HAPPY FALL! Prepare for some amped-up times. There are lots of exciting events and sounds stirring around Rova Central that we are sure you'll want to know about. Check out what's on our radar for October and beyond...

1.   Improv:21 -

Rova:Arts is pleased to present Improv:21, a series of "informances" on twenty-first century music that explore the connection between predetermined structure (composition) and performer interpretation (improvisation). Led by master improvisers and composers from the Bay Area and beyond, and hosted by critic and KPFA radio host Derk Richardson, Improv:21 programs look at the many ways of organizing improvisation through a shifting (i.e. "improvised") combination of onstage lecture and dialogue, musical demonstration and performance, and audience question-and-answer forum.

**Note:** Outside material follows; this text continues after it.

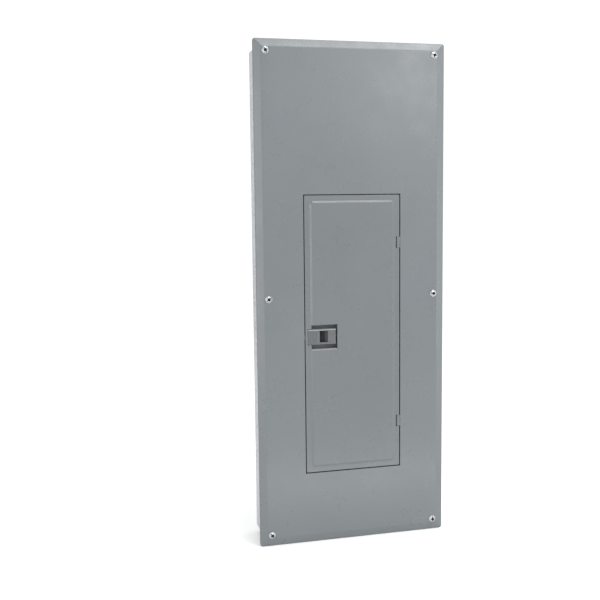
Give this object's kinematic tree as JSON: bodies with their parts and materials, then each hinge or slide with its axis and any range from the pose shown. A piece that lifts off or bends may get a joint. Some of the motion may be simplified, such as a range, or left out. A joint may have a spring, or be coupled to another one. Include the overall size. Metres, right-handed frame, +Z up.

All Improv:21 informances are at 7:00 pm and take place at:

San Francisco Performing Arts Library & Museum (SFPALM)
401 Van Ness Avenue (@ McAllister)
Veterans Building , 4th Floor
415-255-4800 = ticket reservation line
or click here for tickets:

[Directions to SFPALM]

Produced by Rova:Arts, the series is now co-sponsored by San Francisco Performing Arts Library & Museum (SFPALM) in association with Other Minds. The John Zorn informance is presented in association with Cal Performances. [Click here] for more information on the Zorn concert on November 12: .

Fall Improv:21 Events:

October 30 - Ben Goldberg : the chair the fact

Nov. 13 - John Zorn : Q + A

December 4 - Cheryl E. Leonard: Playing the Wild

Ben Goldberg (Oct 30 - 7:00 pm), clarinetist, currently a member of Tin Hat and an expert on the music of Thelonious Monk and Steve Lacy, will be playing twice in this years SF JAZZ Festival: with Nels Cline's New Monastery on October 29, and with Myra Melford's The Same River Twice on November 4.  In between, he speaks with Derk Richardson.  He is a distinctive composer as well as a philosopher on improvised music and is sure to discuss these troubled times and the role of the contra alto clarinet. 

For more about the artists:

Ben Goldberg

John Zorn

Cheryl Leonard

Watch for details on 2007 Improv:21 informances with:

Lawrence D. "Butch" Morris , Wadada Leo Smith, Chris Brown, Tim Perkis, Bob Ostertag and others

[TOP]

2.   Rova's new CD -

Totally Spinning

Rova's new all-quartet CD, was released on the Italian label Black Saint a couple of months ago. Recorded during 1996-2002, the CD captures Rova spinning through the turn of the century. Some reviews are beginning to appear. Here's an early one. We'll include another next month just to remind you to buy it for yourself. And then we'll put a final one in the December issue, just to remind you to buy it for your friends for the holiday of your choice.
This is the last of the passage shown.